Ferenc Szabó

Personal information
- Full name: Ferenc Szabó
- Date of birth: January 4, 1956 (age 70)
- Place of birth: Celldömölk, Vas, Hungary
- Position: Forward

Youth career
- ???–1972: Celldömölki VSE [hu]
- 1972–1974: Szombathelyi Haladás

Senior career*
- Years: Team / Apps / (Gls)
- 1973–1974: Szombathelyi Haladás / 5 / (2)
- 1974–1977: Ferencvárosi TC / 70 / (29)
- 1977–1980: Rába ETO / 34 / (7)
- 1980–1981: Ferencvárosi TC / 7 / (0)
- 1981–1984: Szombathelyi Haladás / 67 / (22)
- 1984–1986: Sabaria SE
- 1986–1988: Celldömölki VSE [hu]

International career
- 1972–1976: Hungary U21 / 9 / (2)

= Ferenc Szabó (footballer, born 1956) =

Hungarian footballer (born 1956)

Ferenc Szabó (born January 4, 1956) is a retired Hungarian footballer. He primarily played for Szombathelyi Haladás, Rába ETO and Ferencvárosi TC throughout the 1970s and the 1980s as a forward.

==Club career==
He started playing football in his hometown and from there he moved to Szombathelyi Haladás in Szombathely, taking insipiration from his father who also played for the club. From 1974, he became a player of the Ferencvárosi TC as a part of an experiment to include younger players within the team as Tibor Nyilasi, Zoltán Ebedli, István Magyar and Tibor Rab and was part of the success of the 1974–75 European Cup Winners' Cup when the team reached the final and despite being a new signing, he played in the 1975 European Cup Winners' Cup final where the club lost 3–0 against Dynamo Kyiv.

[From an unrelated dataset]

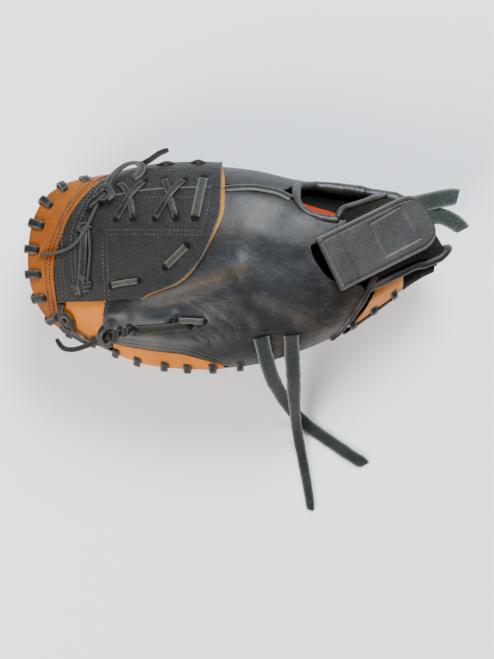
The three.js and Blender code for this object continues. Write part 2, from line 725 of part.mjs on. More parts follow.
function strap() {
  const droop = 0.2;
  const seatAt = 40;
  const lay = (u) => Math.max(strapSeat(u), strapSeat(seatAt) - droop * (u - seatAt)) + 1.4;
  const stop = (u, z, upX, upZ, scale = 1) => {
    const [x, y] = strapPlan(u, 0);
    const up = new THREE.Vector3(upX * Math.cos(STRAP.turn), upX * Math.sin(STRAP.turn), upZ);
    return { point: new THREE.Vector3(x, y, z), up, scale };
  };
  const rise = (u) => mix(7.4, 5.4, Math.min(u / 20, 1));
  const stops = [];
  for (const u of [52, 40, 28, 16, 6]) stops.push(stop(u, lay(u), 0, -1));
  const bend = rise(0) / 2;
  for (const angle of [-60, -20, 20, 60]) {
    const turn = THREE.MathUtils.degToRad(angle);
    const u = -bend * Math.cos(turn);
    stops.push(stop(u, lay(0) + bend + bend * Math.sin(turn), -Math.cos(turn), Math.sin(turn)));
  }
  for (const u of [6, 16, 28, 40, 52, 62]) stops.push(stop(u, lay(u) + rise(u), 0, 1));
  const corner = 17;
  const straight = STRAP_LENGTH - corner;
  for (const angle of [5, 30, 52, 70, 84]) {
    const turn = THREE.MathUtils.degToRad(angle);
    const u = straight + corner * Math.sin(turn);
    stops.push(stop(u, lay(u) + rise(u), 0, 1, Math.cos(turn) ** 0.6));
  }
  addPiece('wrist_strap', sweep(stops, flatSection(STRAP_WIDTH, STRAP_THICKNESS)), 'dull');
  const tape = [];
  for (const u of [10, 20, 30, 40, 50]) tape.push(stop(u, lay(u) + rise(u) / 2, 0, 1));
  addPiece('hook_tape', sweep(tape, flatSection(STRAP_WIDTH - 8, 1.8)), 'tape');
}

// Free lace ends, as points [x, y, z] that their middle follows
const TAILS = [
  { name: 'side_tail_1', finish: 'suede', width: 11, thick: 2.2, points: [
    [18.9, -55.8, 116.2], [20.8, -64, 111.5], [22.8, -72, 105.4], [25.2, -80.7, 98], [28, -89, 86],
    [31, -95.8, 73], [34.5, -102.4, 58], [38.3, -109.6, 42], [43, -116.7, 27], [49, -124.6, 13.5],
    [56, -132, 5], [64, -138.8, 1.6], [75, -146.4, 1.4], [86, -153.9, 1.4], [97, -161.4, 1.4],
    [109, -168.6, 1.4],
  ] },
  { name: 'side_tail_2', finish: 'suede', width: 10, thick: 2.2, points: [
    [42.4, -54.5, 114.5], [42.8, -62, 109.5], [43.3, -69.5, 103], [44, -78, 95], [44.8, -87.9, 87],
    [45.4, -97, 76], [46, -104.8, 64], [46.8, -112.7, 50.5], [47.8, -121.1, 37], [49, -130.6, 23],
    [50.5, -140.2, 12], [52.4, -150, 5], [54.4, -159.8, 1.9], [56.4, -170.4, 1.4], [58.3, -180.4, 1.4],
    [60, -190.4, 1.4], [61.4, -199.4, 1.4], [62.4, -207.8, 1.4],
  ] },
  { name: 'heel_tail_1', finish: 'suede', width: 9, thick: 2, points: [
    [133, 47.5, 95.9], [143, 49, 94.4], [154, 51.5, 92], [165, 53.8, 89.5], [175, 55.2, 89],
  ] },
  { name: 'heel_tail_2', finish: 'suede', width: 8, thick: 2, points: [
    [141, 37.5, 97.5], [151.7, 38.5, 92.3], [161, 39.5, 87.5], [172, 35.5, 82], [180.5, 29, 80.5],
  ] },
  { name: 'hinge_lace_tail', finish: 'lace', width: 4.2, thick: 1.8, points: [
    [-109, -57, 96.2], [-118, -62.2, 90.2], [-131.3, -66.4, 84.5], [-139.5, -64.8, 80.5], [-144.5, -58.2, 79.5],
  ] },
];

function levelStops(points, count) {
  const line = new THREE.CatmullRomCurve3(points.map((p) => new THREE.Vector3(...p)), false, 'centripetal');
  const stops = [];
  for (let k = 0; k <= count; k += 1) {
    const t = k / count;
    const tangent = line.getTangent(t);
    const side = new THREE.Vector3(tangent.y, -tangent.x, 0).normalize();
    stops.push({ point: line.getPoint(t), up: new THREE.Vector3().crossVectors(side, tangent) });
  }
  return stops;
}

function tails() {
  for (const { name, finish, width, thick, points } of TAILS) {
    const stops = levelStops(points, 2 * (points.length - 1));
    addPiece(name, sweep(stops, flatSection(width, thick)), finish);
  }
}

// Knots and loops of lace, round in section
const KNOTS = [
  { name: 'web_knot', finish: 'lace', radius: 2.6, places: [
    [-107, 0.27, -6.6], [-101, 0.235, -7.6], [-96, 0.265, -7], [-99, 0.3, -6.6],
  ] },
  { name: 'web_knot_loop', finish: 'lace', radius: 2, places: [
    [-101, 0.17, -6], [-94, 0.09, -7], [-86, 0.035, -7], [-80, 0.06, -6.8], [-80.5, 0.14, -6],
  ] },
  { name: 'web_fold_lace_1', finish: 'lace', radius: 1.6, places: [
    [-64, 0.03, -5.6], [-57, 0.035, -6], [-49, 0.045, -5.6],
  ] },
  { name: 'web_fold_lace_2', finish: 'lace', radius: 1.6, places: [
    [-36, 0.04, -5.6], [-31, 0.045, -6], [-25, 0.04, -5.6],
  ] },
];

function knots() {
  for (const { name, finish, radius, places } of KNOTS) {
    const stops = stopsOnFace(places, 4 * (places.length - 1));
    addPiece(name, sweep(stops, roundSection(radius, 6)), finish);
  }
  const tail = [[-76.5, 80.5, 80], [-69, 84.6, 82.3], [-61.5, 89.2, 86], [-54.2, 92, 88]];
  addPiece('web_knot_tail', sweep(levelStops(tail, 6), flatSection(4.6, LACE_THICKNESS)), 'lace');
  const turns = 3;
  const perTurn = 8;
  const [x0, y0] = [-106, -55.5];
  const pitch = 4.6;
  const radius = 3.4;
  const coil = [];
  for (let k = 0; k <= turns * perTurn; k += 1) {
    const turn = (2 * Math.PI * k) / perTurn;
    const x = x0 + (pitch * k) / perTurn;
    const v = placeAcross(x, y0 + 0.2 * (x - x0)) + (radius * Math.cos(turn)) / 190;
    const point = under(x, v, -5.6 - radius * Math.sin(turn) * 0.9);
    coil.push({ point, up: new THREE.Vector3(1, 0, 0.1) });
  }
  addPiece('hinge_lace_knot', sweep(coil, roundSection(1.9, 6)), 'lace');
  const welt = [[-9.4, 59.5], [10.2, 60.4], [24, 59], [34, 56]];
  const places = welt.map(([x, y]) => [x, Math.max(placeAcross(x, y), SEAM_V + 0.012), -1.8]);
  addPiece('seam_welt', sweep(stopsOnFace(places, 8), flatSection(3.6, 2)), 'suede');
}

palmPad();
backs();
tips();
web();
rimLace();
faceLaces();
wrist();
strap();
tails();
knots();

export default mitt;
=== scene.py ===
# Catcher's mitt, folded shut and lying on its thumb side: the visual model.
# Sizes are millimetres. x runs from the fingertips to the wrist, y towards the fold, z up.
# v runs across the mitt's outer face: 0 on the fold, +1 on the rim of the finger half,
# which is on top, and -1 on the rim of the thumb half. Depths are under the outer face.
import itertools
import json
import math

import bpy
import numpy as np
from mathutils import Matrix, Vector
from mathutils.kdtree import KDTree

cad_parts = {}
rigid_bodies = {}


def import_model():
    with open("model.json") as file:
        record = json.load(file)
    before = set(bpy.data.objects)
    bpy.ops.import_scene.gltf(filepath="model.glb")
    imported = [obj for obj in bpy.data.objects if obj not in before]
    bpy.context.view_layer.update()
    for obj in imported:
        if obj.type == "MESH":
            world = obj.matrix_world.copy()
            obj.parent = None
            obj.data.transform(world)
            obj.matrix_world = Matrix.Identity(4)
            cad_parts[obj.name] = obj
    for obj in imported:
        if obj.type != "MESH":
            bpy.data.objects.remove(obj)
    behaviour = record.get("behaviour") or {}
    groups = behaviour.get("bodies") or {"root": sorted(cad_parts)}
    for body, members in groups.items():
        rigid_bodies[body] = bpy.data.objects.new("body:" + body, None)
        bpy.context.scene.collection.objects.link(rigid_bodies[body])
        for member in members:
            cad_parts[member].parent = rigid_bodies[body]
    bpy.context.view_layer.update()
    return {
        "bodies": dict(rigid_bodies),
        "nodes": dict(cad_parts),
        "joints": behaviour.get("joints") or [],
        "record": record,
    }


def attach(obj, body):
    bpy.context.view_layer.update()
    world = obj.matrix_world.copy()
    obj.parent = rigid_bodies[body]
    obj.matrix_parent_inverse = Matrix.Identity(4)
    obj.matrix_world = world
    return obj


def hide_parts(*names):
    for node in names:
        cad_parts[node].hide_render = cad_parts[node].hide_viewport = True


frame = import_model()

MM = 0.001
ORIGIN = np.array([7.4, 4.0, 0.0])
SEED = 11

# Driving sizes, as in the part's source
MID_HEIGHT = 62
LEATHER = 2.5
GAP = 1
WEB_TOP = -3.4
WEB_BOTTOM = -1.2
BAND_TOP = -3
BAND_DEPTH = 4.6
RIM_THICKNESS = 8
THUMB_INSET = 8
THUMB_SWELL = 1.05
SEAM_V = 0.225
RIM_V = 0.985
LACE_WIDTH = 6.5
LACE_THICKNESS = 1.8
LACE_PITCH = 20
LACE_OFF = 1.5
LACE_RUN = 4
LACE_LEG = 10
LACE_INNER_LEG = 8
STRAP_WIDTH = 44
STRAP_LENGTH = 83
STRAP_THICKNESS = 2.4
WRIST_LEATHER = 4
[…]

His most memorable match was also in the autumn of 1974 on 25 September at Üllői út against Rába ETO, when they achieved a 6-1 beating with 5 goals where Szabó achieved a hat-trick. He also scored another hat-trick in a friendly against Argentinian club Estudiantes de la Plata in 1975. In the following seasons, he was no longer able to perform as well and was gradually pushed out of the Starting XI due to Szabó being extremely prone to injury as he had four cartilage surgeries throughout his career but was still a part of the winning squad for the 1975–76 Nemzeti Bajnokság I. In 1977, he was traded to Rába ETO for László Szokolai, but he did not become a regular in the team either and in the 1980–81 season, he returned to Ferencváros for a short time, where he was also a substitute and was part of the winning team for the 1980–81 Nemzeti Bajnokság I, scoring two goals during the 5–1 victory against Győri ETO where he scored the first and last goals of the match. He played a total of 159 matches for the Fradi with 77 league appearances, 44 international games 38 domestic matches and scored 79 goals with 29 being within the league and the remaining 50 being from other matches. From the next season, he played again in Szombathely: three seasons in Haladás, two in Sabaria SE. He finished his active football in in the 1987–88 season alongside his former Fradi teammate László Rátkai.

==International career==
Szabó made nine appearances and scored two goals for the Hungary U21 team. He played in the 1976 UEFA European Under-23 Championship where he scored his second goal in the qualifiers against Austria U21.